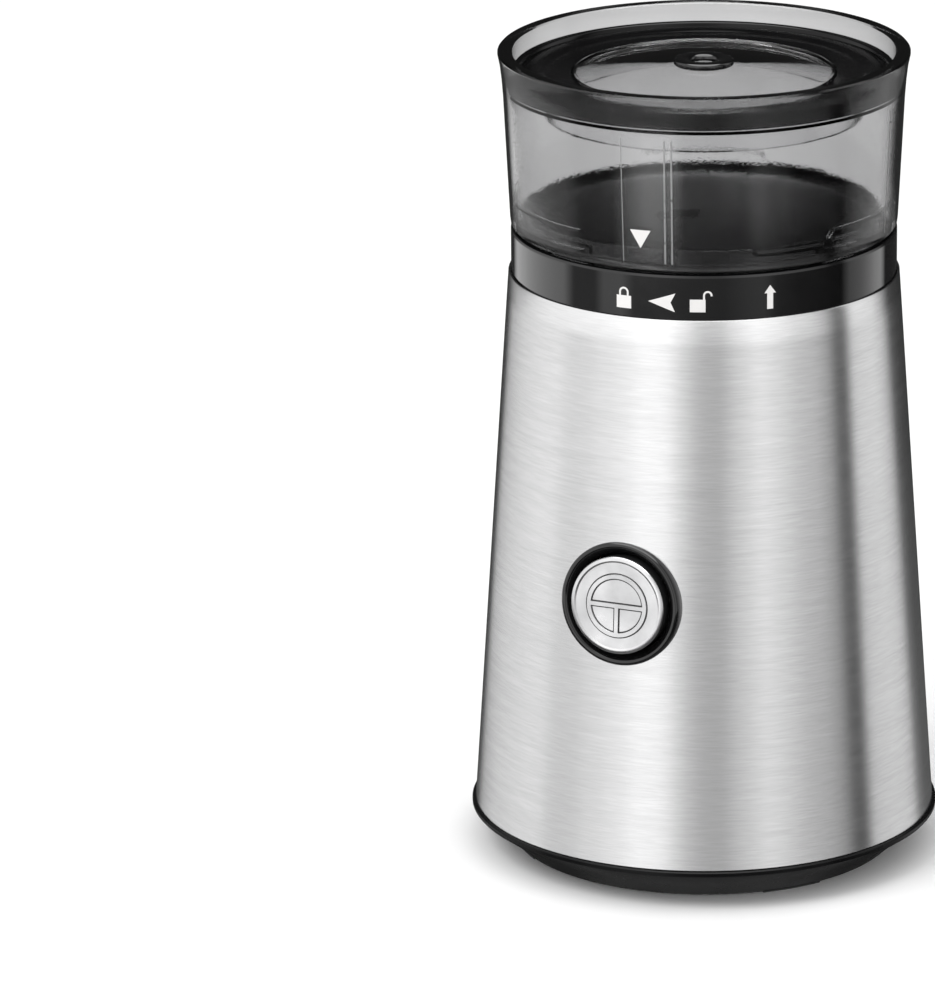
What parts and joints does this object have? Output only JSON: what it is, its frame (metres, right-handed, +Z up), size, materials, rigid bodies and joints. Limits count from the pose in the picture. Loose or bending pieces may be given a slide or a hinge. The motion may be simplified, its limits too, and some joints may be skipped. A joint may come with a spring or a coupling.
{
  "type": "blade coffee grinder",
  "caption": "Small electric blade grinder: tapered steel sleeve, see-through bayonet lid over a steel bowl, push button, motor and lid interlock.",
  "frame": {"origin": "on the floor under the middle of the grinder, where its upright axis meets the floor", "axes": "+Z up along the grinder's axis; -Y is the front, where the start button is; +X is to the right seen from the front"},
  "size_m": [0.1076, 0.1076, 0.1873],
  "materials": {
    "brushed_steel_sleeve": "brushed round the body, satin",
    "bowl_steel": "polished inside",
    "gloss_black": "gloss moulded ABS",
    "matte_black": "matte moulded",
    "smoky_clear": "smoke-tinted clear plastic",
    "clear_plastic": "clear plastic",
    "nylon_white": "natural nylon",
    "rubber_black": "matt rubber",
    "silicone_grey": "silicone seal",
    "machined_steel": "machined",
    "spring_steel": "drawn wire",
    "copper": "enamelled copper wire",
    "electrical_steel": "stacked laminations",
    "bronze": "sintered bronze",
    "carbon": "pressed carbon",
    "phenolic": "moulded phenolic"
  },
  "bodies": {
    "housing": {"base": "gloss_black", "feet": "rubber_black", "base_screws": "machined_steel", "body_shell": "brushed_steel_sleeve", "collar": "gloss_black", "chassis": "matte_black", "bowl": "bowl_steel", "bowl_gasket": "silicone_grey", "shaft_bush": "bronze", "shaft_seal": "silicone_grey", "stator_core": "electrical_steel", "field_coils": "copper", "lower_end_frame": "machined_steel", "upper_end_frame": "machined_steel", "lower_bearing": "bronze", "upper_bearing": "bronze", "motor_mounts": "rubber_black", "mount_screws": "machined_steel", "tie_bolts": "machined_steel", "brush_holders": "phenolic", "brushes": "carbon", "brush_springs": "spring_steel", "button_bezel": "gloss_black", "bezel_nut": "matte_black", "main_switch": "phenolic", "switch_bracket": "machined_steel", "safety_switch": "phenolic", "safety_bracket": "machined_steel", "cord_bush": "rubber_black", "cord_clamp": "matte_black", "terminal_block": "nylon_white", "suppression_capacitor": "matte_black"},
    "lock_ring": {"interlock_ring": "nylon_white"},
    "lid": {"lid_shell": "smoky_clear", "lid_insert": "gloss_black", "lid_window": "clear_plastic", "lid_boss": "gloss_black"},
    "pushrod": {"interlock_pushrod": "nylon_white"},
    "start_button": {"button_cap": "brushed_steel_sleeve", "button_carrier": "matte_black", "button_spring": "spring_steel"},
    "switch_plunger": {"main_switch_plunger": "nylon_white"},
    "rotor": {"shaft": "machined_steel", "commutator": "copper", "rotor_core": "electrical_steel", "rotor_windings": "copper", "cooling_fan": "matte_black", "blade_hub": "machined_steel", "blade": "machined_steel", "blade_nut": "machined_steel"}
  },
  "joints": [
    {"name": "lid_turn", "type": "hinge", "parent": "housing", "child": "lock_ring", "pos_m": [0, 0, 0.14], "axis": [0, 0, 1], "range_deg": [-5.4, 38.1]},
    {"name": "lid_lift", "type": "slide", "parent": "lock_ring", "child": "lid", "axis": [0, 0, 1], "range_m": [0, 0.06]},
    {"name": "pushrod_slide", "type": "slide", "parent": "housing", "child": "pushrod", "axis": [0, 0, 1], "range_m": [-0.0005, 0.00351]},
    {"name": "start_press", "type": "slide", "parent": "housing", "child": "start_button", "axis": [0, 0.9978, -0.067], "range_m": [0, 0.002], "stiffness_N_per_m": 800, "springref_m": -0.001, "deforming": ["button_spring"]},
    {"name": "switch_press", "type": "slide", "parent": "housing", "child": "switch_plunger", "axis": [0, 0.9978, -0.067], "range_m": [-0.00001, 0.00201]},
    {"name": "rotor_spin", "type": "hinge", "parent": "housing", "child": "rotor", "pos_m": [0, 0, 0], "axis": [0, 0, 1], "continuous": true}
  ],
  "couplings": [
    {"joint": "pushrod_slide", "follows": "lid_turn", "m_per_rad": 0.0052686},
    {"joint": "switch_press", "follows": "start_press", "ratio": 1}
  ]
}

****************

▶ _Exercise brief_
Copy down every line of the material above that includes the string "right".

▶ _Exercise output_
What parts and joints does this object have? Output only JSON: what it is, its frame (metres, right-handed, +Z up), size, materials, rigid bodies and joints. Limits count from the pose in the picture. Loose or bending pieces may be given a slide or a hinge. The motion may be simplified, its limits too, and some joints may be skipped. A joint may come with a spring or a coupling.
  "frame": {"origin": "on the floor under the middle of the grinder, where its upright axis meets the floor", "axes": "+Z up along the grinder's axis; -Y is the front, where the start button is; +X is to the right seen from the front"},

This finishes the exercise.